= One Horse Gap =

Forest preserve in Illinois, United States

One Horse Gap is a forest preserve managed by the United States Forest Service, located in the Shawnee National Forest outside Herod, Illinois. It contains a short loop trail named "the gap trail," a narrow section in the bluffs that is only wide enough for one horse to pass through at a time. The trail provides access to Big Grand Pierre Creek, One Horse Gap Lake, War Bluff, and the River to River Trail.

== Geology and history ==
During the Carboniferous period (circa 300 million years before the present), local geological conditions laid down a thick bed of gray sandstone in what is now called Southern Illinois. The eroding sandstone rocks are the remains of mountains that are over 300 million years old. The area is geologically located on the south edge of an east-west trough formed by the northward tilt of the bedrock, and has been greatly affected by earthquakes and uplift. The combined effects of tremors, glacial melt waters, rain, freezing, thawing and wind have naturally sculpted the bluffs into several unusual formations. Unlike much of Illinois, this plateau was never covered by glaciers; the furthest advance of ice sheets during the Illinoisan glaciation stopped just north of the area. Large areas are rounded and bare of vegetation.

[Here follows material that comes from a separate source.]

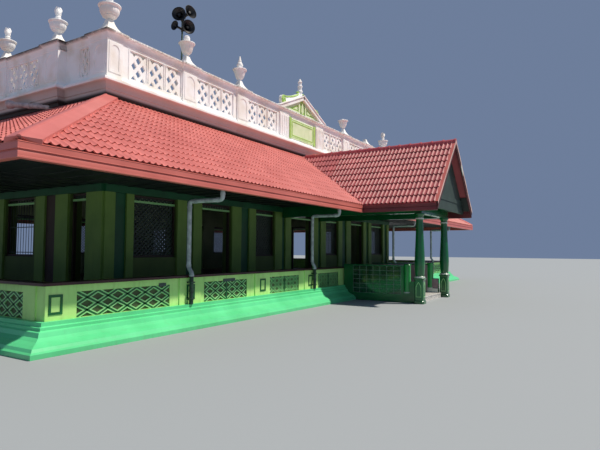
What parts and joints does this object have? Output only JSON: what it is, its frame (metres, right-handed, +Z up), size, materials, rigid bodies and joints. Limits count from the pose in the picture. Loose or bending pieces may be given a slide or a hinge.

As with other wilderness areas within the Shawnee National Forest, One Horse Gap is made of second-growth forested areas, also known as a "Depression Forest." Until the land condemnations of the 1930s, this land was mainly used for agriculture and logging. Between 1880–1920s, Southern Illinois played a national role in timber production. Individual acres of bottom land hardwoods yielded 25,000 board feet compared with an average Illinois bottom land forest at 9,000 board feet. As a consequence of the reckless clearing, intensive logging, and the local practice of annually burning off the woods, southern Illinois hill-land was severely eroded or badly damaged by 1930. In the first year of operation, 1933–1934, the Civil Conservation Corps brought much needed jobs to the poverty stricken areas; a total of 40,888 acres in options was approved on 263 tracts at an estimated cost of $4.59 per acre. By 1939, the Shawnee National Forest had 183,446 acres purchased or optioned, and on September 6, President Roosevelt proclaimed the purchase units as the Shawnee National Forest.